Son travail avec le scénariste Gilles Taurand
"Gilles est un intellectuel, très érudit, il a vécu en Afrique et il a un sens du récit de la synthèse, chaque scénariste a des qualités particulière... à chaque fois que je travaille sur quelque chose qui ne sont pas des fictions totales, et qui travaille sur des questions d'événements qui ont eu lieu je le fais avec Gilles comme pour Le Promeneur du Champ-de-Mars ou L’Armée du crime alors que sur des films plus personnels je travaille avec Serge Valetti..
Après avoir consulté les spécialistes, il a fallu à la fois se sentir libre par rapport au factuel et à la chronologie car le temps du récit doit être privilégié par rapport au temps historique en prenant garde à ce qu’il n’y ait aucun contresens.

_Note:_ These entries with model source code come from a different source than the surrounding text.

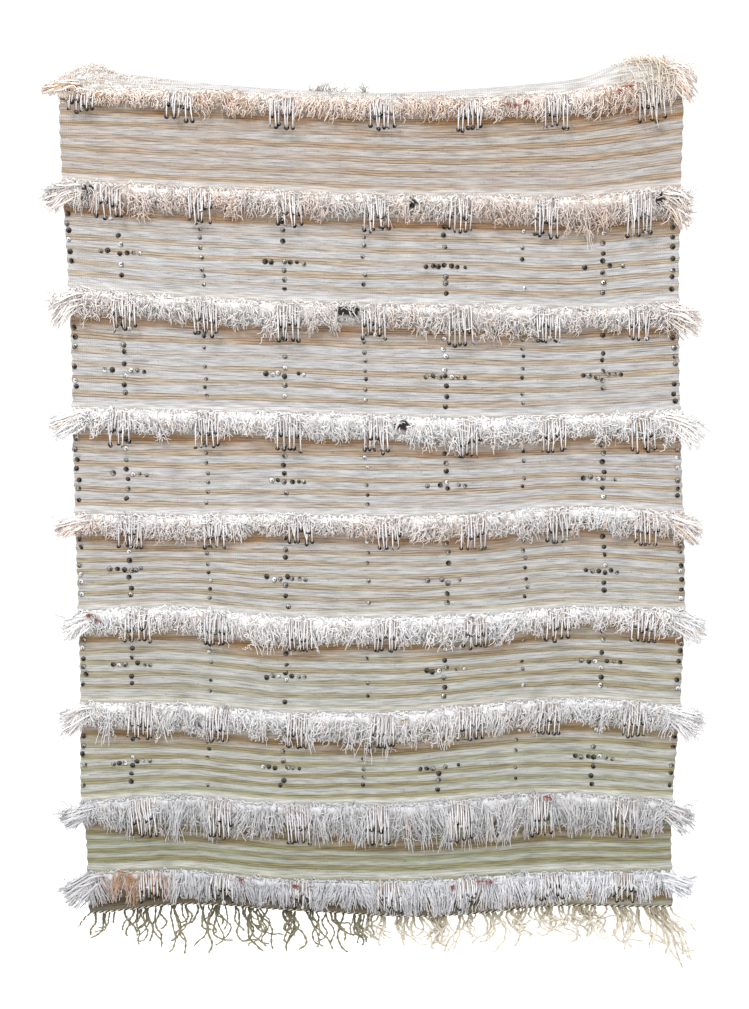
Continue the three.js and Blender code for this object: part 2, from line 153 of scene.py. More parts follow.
class Wire:
    """An output socket on which Python's operators make Math nodes."""

    def __init__(self, tree, socket):
        self.tree = tree
        self.socket = socket

    def math(self, operation, *terms):
        sockets = dict(enumerate(terms))
        return add_node(self.tree, "ShaderNodeMath", {"operation": operation}, sockets)

    def __add__(self, other):
        return self.math("ADD", self, other)

    def __sub__(self, other):
        return self.math("SUBTRACT", self, other)

    def __rsub__(self, other):
        return self.math("SUBTRACT", other, self)

    def __mul__(self, other):
        return self.math("MULTIPLY", self, other)

    __radd__ = __add__
    __rmul__ = __mul__

    def fract(self):
        return self.math("FRACT", self)

    def sine(self):
        return self.math("SINE", self)

    def cosine(self):
        return self.math("COSINE", self)


def add_node(tree, kind, settings, values, output=0):
    """Adds a node: settings first, then a value or a wire for each named or numbered socket."""
    made = tree.nodes.new(kind)
    for name, setting in settings.items():
        if name == "stops":
            ramp = made.color_ramp
            for place, colour in setting[1:-1]:
                ramp.elements.new(place).color = (*colour, 1)
            ramp.elements[0].color = (*setting[0][1], 1)
            ramp.elements[-1].color = (*setting[-1][1], 1)
        else:
            setattr(made, name, setting)
    for name, value in values.items():
        if isinstance(value, Wire):
            tree.links.new(value.socket, made.inputs[name])
        else:
            made.inputs[name].default_value = value
    return Wire(tree, made.outputs[output])


print("wires and nodes ready")

# %% [markdown]
# A few nodes are wanted again and again, so each gets a short name here. Colours go through
# Mix nodes, because a Math node would turn them grey. A colour is picked on a screen, and has
# to be turned into the light that Blender works with.

# %% Colours and materials


def srgb(red, green, blue):
    """A colour picked on a screen, from 0 to 255, as light."""
    screen = np.array([red, green, blue]) / 255
    return np.where(screen > 0.04045, ((screen + 0.055) / 1.055) ** 2.4, screen / 12.92)


def mix(mask, first, second, blend="MIX"):
    """The first colour where mask is 0, and the second, a wire or a plain colour, where it is 1."""
    if not isinstance(second, Wire):
        second = (*second, 1.0)
    settings = {"data_type": "RGBA", "blend_type": blend}
    return add_node(mask.tree, "ShaderNodeMix", settings, {0: mask, 6: first, 7: second}, output=2)


def ramp(wire, stops):
    """A colour read from stops at the wire's value."""
    return add_node(wire.tree, "ShaderNodeValToRGB", {"stops": stops}, {"Fac": wire})


def between(wire, low, high):
    """0 where the wire is at low, 1 where it is at high, and even in between."""
    return add_node(wire.tree, "ShaderNodeMapRange", {}, {0: wire, 1: low, 2: high})


def stored(tree, name, output=2):
    """What is stored on the mesh's points under a name: a number, or at output 0 a colour."""
    return add_node(tree, "ShaderNodeAttribute", {"attribute_name": name}, {}, output)


def new_material(name):
    """An empty node material and its tree."""
    material = bpy.data.materials.new(name)
    material.use_nodes = True
    material.node_tree.nodes.clear()
    return material, material.node_tree


def principled(tree, constants, wires):
    """The surface: constants are set on the shader's own sockets, and wires feed what varies."""
    shader = add_node(tree, "ShaderNodeBsdfPrincipled", {}, {**constants, **wires})
    output = tree.nodes.new("ShaderNodeOutputMaterial")
    tree.links.new(shader.socket, output.inputs["Surface"])


def floor_material():
    material, tree = new_material("pale_floor")
    principled(tree, {"Base Color": (0.94, 0.93, 0.92, 1), "Roughness": 0.9}, {})
    return material


floor.data.materials.append(floor_material())
print("white as light:", srgb(255, 255, 255))

# %% [markdown]
# The ground is a weft-faced weave: pale slubby stripes with one faint line alternate with tan
# ones that hold three thin brown lines. A picture of it would blur close up, so one stripe is
# a colour ramp that repeats. In places the brown lines fade, so a second ramp leaves them out.

# %% Stripes of the weave
PALE_WEFT = srgb(203, 203, 205)
TAN_WEFT = srgb(197, 180, 158)
FAINT_WEFT = srgb(188, 174, 156)
BROWN_WEFT = srgb(104, 80, 60)
# The plain strips above the rows and over the crown, brightened as painted light
PLAIN_LIT_WEFT = srgb(228, 226, 225)
# An olive tint of painted shade in the lower bands
OLIVE_SHADE_CAST = srgb(209, 219, 185)
# Painted shade under the tips of the pile, with some browning
BROWN_SHADE_CAST = srgb(214, 180, 142)
# Painted shade along the lower hem, under the last row
HEM_SHADE_CAST = srgb(152, 138, 100)
# Painted shade in the low spots of the slubby yarn, with some random patchy tone
HOLLOW_SHADE_CAST = srgb(162, 158, 150)

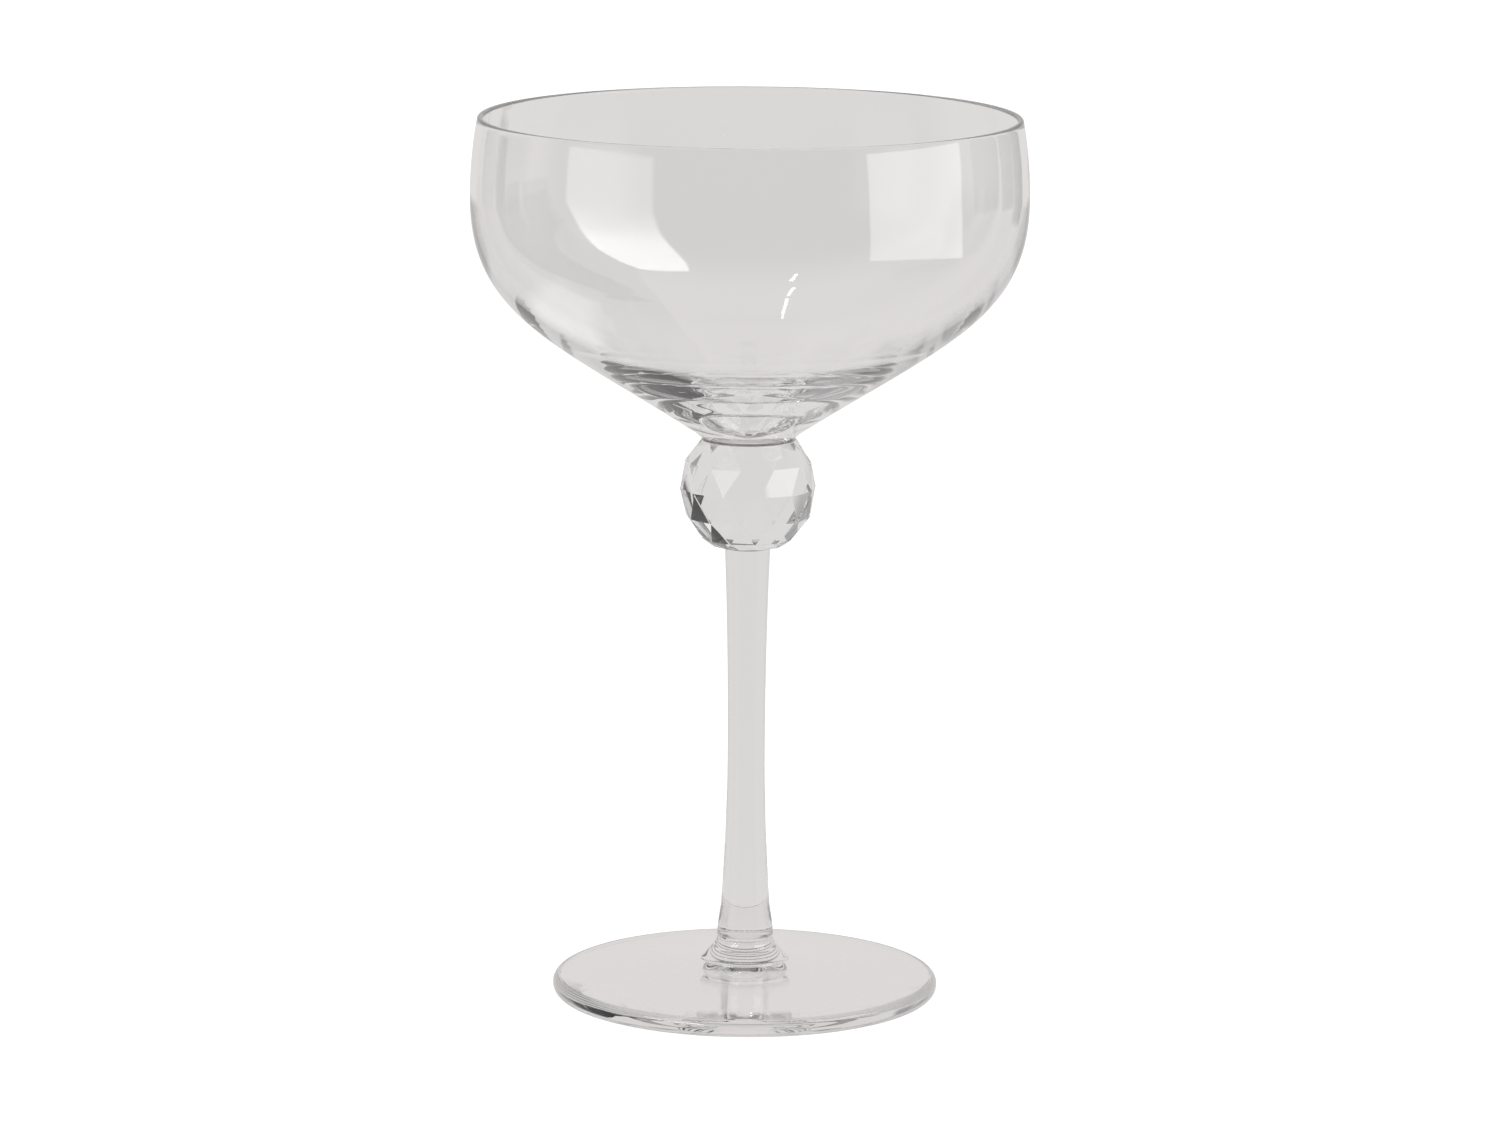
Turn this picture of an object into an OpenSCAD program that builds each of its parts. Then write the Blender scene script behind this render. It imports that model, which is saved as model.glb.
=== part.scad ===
// Cocktail glass: a rounded martini bowl on a faceted crystal ball, a drawn stem and a round foot.
// The origin is the centre of the ring that the foot stands on, and +Z runs up the glass's axis.

/* [Whole glass] */
// Height from the table to the rim
total_h = 176.5; // [172:0.5:181]

/* [Bowl] */
// Outer diameter of the bowl at its widest
bowl_d = 110; // [104:1:116]
// Height of the widest point above the table
widest_z = 160.5; // [158:0.5:164]
// Glass thickness at the rim and lip
rim_wall = 1.2; // [0.9:0.1:1.6]
// Glass thickness where the bowl's shoulder meets its floor
shoulder_wall = 2.2; // [1.8:0.1:2.6]
// Glass thickness at the bottom of the bowl, above the seat
base_wall = 5.4; // [4.6:0.2:6.2]
// Slope of the bowl's outside where it leaves the neck
flare_angle = 33.7; // [32:0.1:36]
// Radius of the gentle inward curl of the lip, in profile
lip_curl_r = 86; // [70:1:120]
// Diameter of the short neck that is ground flat to sit on the ball
neck_d = 18.8; // [18.2:0.1:19.2]
// Height of the neck
neck_h = 0.2; // [0.2:0.1:0.8]

/* [Ball] */
// Diameter of the sphere that the ball's corners lie on
ball_d = 27.2; // [27:0.1:27.6]
// Height of the ball's centre above the table
ball_z = 102.7; // [102:0.1:103.5]
// Number of corners in each ring
ball_corners = 12; // [10:1:14]

/* [Bonds] */
// Thickness of the clear adhesive film under the bowl
bowl_film = 0.6; // [0.4:0.1:0.8]
// Diameter of the clear adhesive film under the bowl
bowl_film_d = 18.4; // [17.6:0.1:18.5]
// Thickness of the clear adhesive bead on top of the stem
stem_film = 0.6; // [0.4:0.1:0.8]
// Diameter of the clear adhesive bead on top of the stem
stem_film_d = 9.7; // [9.3:0.1:10.2]

/* [Stem] */
// Diameter at the top
stem_top_d = 9; // [8.6:0.1:9.2]
// Diameter at the waist, the thinnest place
waist_d = 7.4; // [7:0.1:8]
// Height of the waist above the table
waist_z = 48; // [44:1:52]
// Diameter just above the fused joint with the foot
stem_foot_d = 11.2; // [10.8:0.1:11.4]
// Height of the fused joint with the foot
joint_z = 11.4; // [11:0.1:12]

/* [Foot] */
// Outer diameter of the foot
foot_d = 77; // [72:1:82]
// Thickness of the foot near its edge
foot_edge = 3.7; // [3.2:0.1:4]
// Height of the foot's surface where the collar's fillet ends
foot_dome = 6.8; // [6.4:0.1:7.2]
// Radius at which the collar's fillet ends
collar_r = 8.8; // [8.4:0.1:9.6]
// Inner radius of the flat ring that the foot stands on
stand_in_r = 31; // [28:0.5:32.5]
// Depth of the hollow under the foot
kick = 2.6; // [2.2:0.1:3]
// Radius of the ground and polished pontil mark in the middle of the hollow
pontil_r = 10; // [8:0.5:11]
// Extra depth of the pontil mark
pontil_depth = 0.9; // [0.5:0.1:1]

/* [Hidden] */
$fn = 160;

ball_r = ball_d / 2;
widest_r = bowl_d / 2;
neck_r = neck_d / 2;
foot_r = foot_d / 2;
waist_r = waist_d / 2;
stem_foot_r = stem_foot_d / 2;

// Rings of the ball's corners, from the flat on top to the flat underneath, by latitude
ball_rings = [45, 23, 0, -25, -48, -58];
corner_pitch = 360 / ball_corners;
// Direction of the first corner of the top ring, about the axis
first_corner = -81;

ball_top_z = ball_z + ball_r * sin(ball_rings[0]);
ball_foot_z = ball_z + ball_r * sin(ball_rings[5]);
seat_z = ball_top_z + bowl_film;
floor_z = seat_z + base_wall;
stem_top_z = ball_foot_z - stem_film;

// A point at t on a cubic curve with the four control points p
function cubic(p, t) = pow(1 - t, 3) * p[0] + 3 * pow(1 - t, 2) * t * p[1]
    + 3 * (1 - t) * t * t * p[2] + t * t * t * p[3];
// The curve's direction at t
function cubic_way(p, t) = pow(1 - t, 2) * (p[1] - p[0]) + 2 * (1 - t) * t * (p[2] - p[1])
    + t * t * (p[3] - p[2]);
function unit(v) = v / norm(v);
function polar(r, a) = r * [cos(a), sin(a)];
// Points along a cubic curve, without its first one
function curve(p, steps) = [for (i = [1:steps]) cubic(p, i / steps)];
// Points along an arc from angle a to angle b, both ends included
function arc(centre, r, a, b, steps) = [for (i = [0:steps]) centre + polar(r, a + (b - a) * i / steps)];

// Outside of the bowl, from the neck to the widest point
flare_handle = 35.5;
widest_handle = 23;
neck_top = [neck_r, seat_z + neck_h];
bowl_outer = [
    neck_top,
    neck_top + polar(flare_handle, flare_angle),
    [widest_r, widest_z - widest_handle],
    [widest_r, widest_z]
];
// The inside runs at a slowly changing distance from the outside down to this place on the curve
shoulder_t = 0.42;
function bowl_wall(t) = rim_wall + (shoulder_wall - rim_wall) * (1 - t) / (1 - shoulder_t);
function bowl_inner(t) = let (way = unit(cubic_way(bowl_outer, t)))
    cubic(bowl_outer, t) + bowl_wall(t) * [-way.y, way.x];
shoulder = bowl_inner(shoulder_t);
// From the shoulder, one curve narrows the inside towards a small level spot at the axis
bowl_floor = [
    shoulder,
    shoulder - 16 * unit(cubic_way(bowl_outer, shoulder_t)),
    [2, floor_z],
    [0, floor_z]
];
lip_centre = [widest_r - lip_curl_r, widest_z];
lip_mid_r = lip_curl_r - rim_wall / 2;
lip_angle = asin((total_h - rim_wall / 2 - widest_z) / lip_mid_r);

module bowl() {
    color([0.85, 0.85, 0.84, 0.4])
        rotate_extrude()
            polygon(concat(
                [[0, seat_z], [neck_r, seat_z], neck_top],
                curve(bowl_outer, 26),
                arc(lip_centre, lip_curl_r, lip_angle / 5, lip_angle, 4),
                arc(lip_centre + polar(lip_mid_r, lip_angle), rim_wall / 2,
                    lip_angle + 22.5, lip_angle + 157.5, 6),
                arc(lip_centre, lip_curl_r - rim_wall, lip_angle, 0, 5),
                [for (i = [1:18]) bowl_inner(1 - (1 - shoulder_t) * i / 18)],
                curve(bowl_floor, 14)
            ));
}

// A thin disc of clear adhesive with a rounded edge, lying on the height z
module bond(z, thick, d) {
    color([0.9, 0.9, 0.88, 0.4])
        rotate_extrude()
            polygon(concat(
                [[0, z]],
                arc([d / 2 - thick / 2, z + thick / 2], thick / 2, -90, 90, 8),
                [[0, z + thick]]
            ));
}

module bowl_bond() {
    bond(ball_top_z, bowl_film, bowl_film_d);
}

module stem_bond() {
    bond(stem_top_z, stem_film, stem_film_d);
}

// Corners of the ball: every other ring is turned by half a pitch, which makes the facets triangles
function ball_corner(ring, i) = let (
        latitude = ball_rings[ring],
        turn = first_corner + corner_pitch * (i + (ring % 2) / 2)
    )
    [ball_r * cos(latitude) * cos(turn), ball_r * cos(latitude) * sin(turn), ball_z + ball_r * sin(latitude)];

module ball() {
    last = len(ball_rings) - 1;
    n = ball_corners;
    corners = [for (ring = [0:last], i = [0:n - 1]) ball_corner(ring, i)];
    // Each corner makes one facet with the ring below it and one with the ring above it.
    // Its two neighbours there are the corners numbered i + turn and i + turn + 1.
    facets_down = [
        for (ring = [0:last - 1], i = [0:n - 1]) let (turn = ring % 2 == 0 ? n - 1 : 0)
            [ring * n + i, (ring + 1) * n + (i + turn + 1) % n, (ring + 1) * n + (i + turn) % n]
    ];
    facets_up = [
        for (ring = [1:last], i = [0:n - 1]) let (turn = ring % 2 == 0 ? n - 1 : 0)
            [ring * n + i, (ring - 1) * n + (i + turn) % n, (ring - 1) * n + (i + turn + 1) % n]
    ];
    top_flat = [for (i = [n - 1:-1:0]) i];
    under_flat = [for (i = [0:n - 1]) last * n + i];
    color([0.82, 0.83, 0.84, 0.5])
        polyhedron(corners, concat(facets_down, facets_up, [top_flat, under_flat]));
}

// Radius of the stem at the height z: a power law widens it each way from the waist
flare_z = 18;
flare_r = 4.85;
function stem_r(z) = z > waist_z
    ? waist_r + (stem_top_d / 2 - waist_r) * pow((z - waist_z) / (stem_top_z - waist_z), 2.2)
    : waist_r + (flare_r - waist_r) * pow((waist_z - z) / (waist_z - flare_z), 1.7);
// Below the power law, the stem flares to the bead that the hot joint leaves
bead_r = 0.5;
stem_flare = [
    [stem_foot_r, joint_z + 2 * bead_r],
    [stem_foot_r - 0.15, joint_z + 3],
    [flare_r + 0.25, flare_z - 1.8],
    [flare_r, flare_z]
];

module stem() {
    lower_steps = 12;
    upper_steps = 14;
    color([0.83, 0.83, 0.82, 0.4])
        rotate_extrude()
            polygon(concat(
                [[0, joint_z]],
                arc([stem_foot_r - bead_r, joint_z + bead_r], bead_r, -90, 0, 4),
                curve(stem_flare, 8),
                [for (i = [1:lower_steps]) let (z = flare_z + (waist_z - flare_z) * i / lower_steps)
                    [stem_r(z), z]],
                [for (i = [1:upper_steps]) let (z = waist_z + (stem_top_z - waist_z) * i / upper_steps)
                    [stem_r(z), z]],
                [[0, stem_top_z]]
            ));
}

// Outside of the foot: collar, fillet, low dome, rounded edge
collar_top_r = stem_foot_r - bead_r;
edge_top_r = 1.6;
edge_under_r = 1.8;
dome_end = [foot_r - edge_top_r, foot_edge];
collar = [
    [collar_top_r + 0.6, joint_z - 0.6],
    [collar_top_r + 1.2, joint_z - 2.2],
    [collar_r - 0.4, foot_dome + 1],
    [collar_r, foot_dome]
];
dome = [
    [collar_r, foot_dome],
    [collar_r + 9, foot_dome - 1.8],
    [foot_r - 13, foot_edge + 0.4],
    dome_end
];
// Height of the hollow's roof at the radius r, level in the middle and where it meets the standing ring
function hollow_z(r) = kick * pow(1 - (r / stand_in_r) * (r / stand_in_r), 2);
pontil_curve_r = (pontil_r * pontil_r + pontil_depth * pontil_depth) / (2 * pontil_depth);
function pontil_z(r) = hollow_z(pontil_r) + pontil_depth - pontil_curve_r
    + sqrt(pontil_curve_r * pontil_curve_r - r * r);

module foot() {
    hollow_steps = 12;
    pontil_steps = 5;
    color([0.84, 0.84, 0.83, 0.4])
        rotate_extrude()
            polygon(concat(
                [for (i = [0:pontil_steps]) let (r = pontil_r * i / pontil_steps) [r, pontil_z(r)]],
                [for (i = [1:hollow_steps]) let (r = pontil_r + (stand_in_r - pontil_r) * i / hollow_steps)
                    [r, hollow_z(r)]],
                arc([foot_r - edge_under_r, edge_under_r], edge_under_r, -90, 0, 7),
                arc([foot_r - edge_top_r, foot_edge - edge_top_r], edge_top_r, 0, 90, 7),
                [for (i = [1:13]) cubic(dome, 1 - i / 14)],
                [for (i = [0:13]) cubic(collar, 1 - i / 14)],
                arc([collar_top_r, joint_z - 0.6], 0.6, 0, 90, 4),
                [[0, joint_z]]
            ));
}

bowl();
bowl_bond();
ball();
stem_bond();
stem();
foot();
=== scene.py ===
"""Looks for the cocktail glass: clear blown glass, a cut crystal ball and plain studio light."""
import math

import bmesh
import bpy
from mathutils import Matrix, Vector


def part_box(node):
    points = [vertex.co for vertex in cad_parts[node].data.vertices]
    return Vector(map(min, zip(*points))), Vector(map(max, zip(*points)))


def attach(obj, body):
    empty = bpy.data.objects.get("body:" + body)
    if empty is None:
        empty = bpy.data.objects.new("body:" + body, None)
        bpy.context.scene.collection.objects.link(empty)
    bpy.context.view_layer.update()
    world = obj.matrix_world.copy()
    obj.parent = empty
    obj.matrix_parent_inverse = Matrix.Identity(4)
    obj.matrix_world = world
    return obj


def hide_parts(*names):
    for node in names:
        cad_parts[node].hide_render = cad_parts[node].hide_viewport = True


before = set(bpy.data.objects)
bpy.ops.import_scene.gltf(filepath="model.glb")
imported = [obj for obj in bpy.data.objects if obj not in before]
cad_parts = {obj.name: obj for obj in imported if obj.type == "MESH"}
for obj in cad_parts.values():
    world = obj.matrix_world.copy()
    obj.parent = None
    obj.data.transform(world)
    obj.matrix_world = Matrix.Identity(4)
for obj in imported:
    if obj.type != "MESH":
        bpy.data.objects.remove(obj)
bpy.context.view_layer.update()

MM = 0.001
GLASS, JOINT = 0, 1    # material slots of every piece: glass to air, and glass to the next piece
AROUND = 240           # steps round the axis
AXIS_RADIUS = 1e-7     # a point nearer the axis than this lies on it


# ---------------------------------------------------------------- outlines
# An outline is a list of (radius, height) points in metres, from the axis round to the axis.

def polar(length, degrees):
    return Vector((math.cos(math.radians(degrees)), math.sin(math.radians(degrees)))) * length


def cubic(p, t):
    return p[0] * (1 - t) ** 3 + p[1] * 3 * (1 - t) ** 2 * t + p[2] * 3 * (1 - t) * t * t + p[3] * t ** 3


def cubic_way(p, t):
    way = (p[1] - p[0]) * (1 - t) ** 2 + (p[2] - p[1]) * 2 * (1 - t) * t + (p[3] - p[2]) * t * t
    return way.normalized()


def curve(p, steps):
    return [cubic(p, i / steps) for i in range(1, steps + 1)]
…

Ensemble, il fallait évaluer quels étaient les grands axes de conflit, la révolte des commerçants contre l’intervention de l’Etat, les féodalités dans les villages qui s’accommodaient très bien du colonialisme, les débats sur la musique occidentale..
Robert/Samba, même combat?
"Ce jeune révolutionnaire africain, on a un peu de mal à croire mais il y a beaucoup de moi dedans .
En fait, même sur mes films historiques, comme «Le Promeneur du Champ de mars", ou «L’Armée du crime », je cherche l’endroit où personnellement je vais être.
Je n’aime pas faire d’autofiction directe, dire ‘’je’’, donc j’avance toujours masqué. Là, je prends un jeune africain du Mali pour parler de mon idéalisme de jeunesse et de ma volonté de changer les mœurs.
J'ai même poussé le truc jusqu'à donner à Stephane Bak la moto que j'avais à son age histoire que son personnage et que le jeune que j'ai été ne fassent qu'une seule et même personne ".
Croire encore et toujours au socialisme et aux forces de la gauche
"Depuis que je suis né, je n'ai jamais cessé d'appeler à l'union. Dès 1971, j'ai vécu le programme commun, j'ai pensé qu'il fallait unir les forces de gauche.
Une force de gauche seule n'arrivera jamais et n'est jamais arrivée à rien dans ce pays, jamais et si on est un peu historien, on le sait.
Donc il faut à mon sens établir une réunion des forces de gauche, émancipatrices. mais il ne faut pas qu'elles s'amusent les unes les autres et chacune leur tour à jouer « je suis le leader ». À bon entendeur,...."
Entretien réalisé le 15 décembre 2021 au cinéma de Lyon Comoedia
"Twist à Bamako", sortira ce mercredi 5 janvier au cinéma, distribué par Diaphana Films.